The Cubs have been playing this kind of game
Chicago's last 10 total scores were 8, 4, 9, 5, 5, 4, 4, 3, 5, and 2. Eight of those 10 finished at 6 total runs or fewer.
That is not a perfect predictor, but it fits this number. The Cubs have been involved in a lot of games where one side gets stuck and the total never needs to race.
The earlier matchup history gives support
The three listed Brewers-Cubs games this season finished 8-6, 2-3, and 0-5. The first one is the warning. The other two are the path.
At 6.5, I am not asking for a 1-0 game. A 3-2 or 4-2 script gets there, and this matchup has already produced two five-run versions.
Cabrera is the stress point
Edward Cabrera is listed for Chicago with a 4.0588 ERA, 1.3137 WHIP, 45 strikeouts, 18 walks, and 8 home runs allowed across 51 innings.
That is the uncomfortable part of the under. Milwaukee has been 8-2 over its last 10, and the Brewers have enough top-half contact to punish traffic.
The Brewers risk is real
Milwaukee's last 10 total scores were 7, 12, 9, 3, 5, 8, 4, 10, 7, and 7. This is not a dead offense profile.

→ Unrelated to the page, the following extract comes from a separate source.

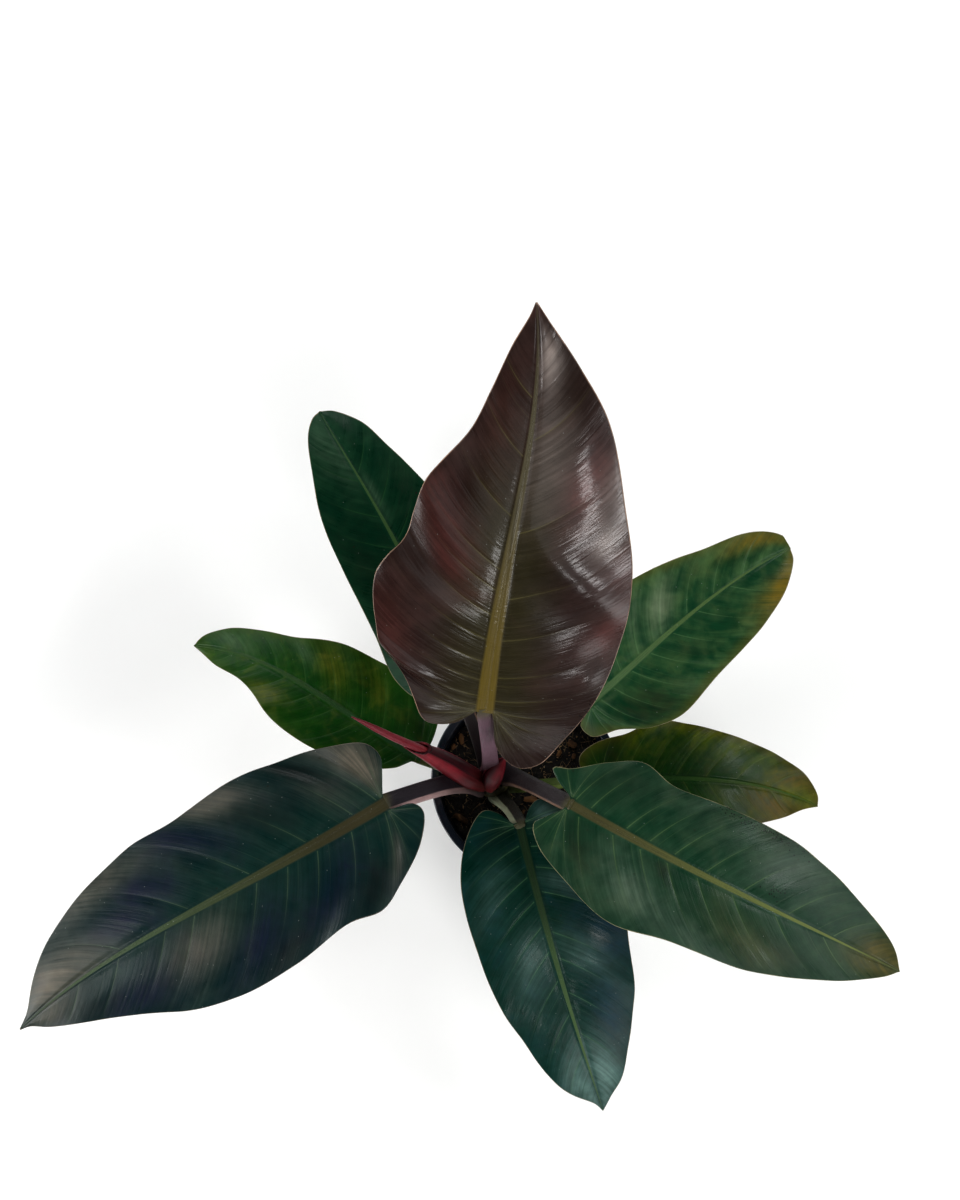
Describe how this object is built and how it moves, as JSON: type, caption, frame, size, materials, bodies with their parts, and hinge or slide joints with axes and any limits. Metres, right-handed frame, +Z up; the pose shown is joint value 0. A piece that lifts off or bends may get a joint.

Christian Yelich is expected third with a 0.8539129 OPS. William Contreras is expected fourth with a 0.7360117 OPS, and Jackson Chourio is expected second with a 0.7793875 OPS.
The Cubs power is concentrated
Chicago can still hurt this bet. Seiya Suzuki is expected fourth with a 0.832251 OPS and 7 home runs. Ian Happ is expected third with 10 home runs.
The counter is that Harrison's home run prevention has been strong, and the wind is not helping fly balls. If the Cubs do not create traffic before those swings, it is harder for them to carry the total by themselves.
The decision
I am taking Under 6.5 at -110 because the most important pieces point down. Harrison brings a 2.0948 ERA and 1.1896 WHIP into a 50-degree Wrigley game with wind 18 mph in.
Cabrera gives Milwaukee a scoring path, so this is not a casual under. The bet is that Harrison and the conditions keep Chicago quiet enough for the game to sit in the 3-2 or 4-2 range.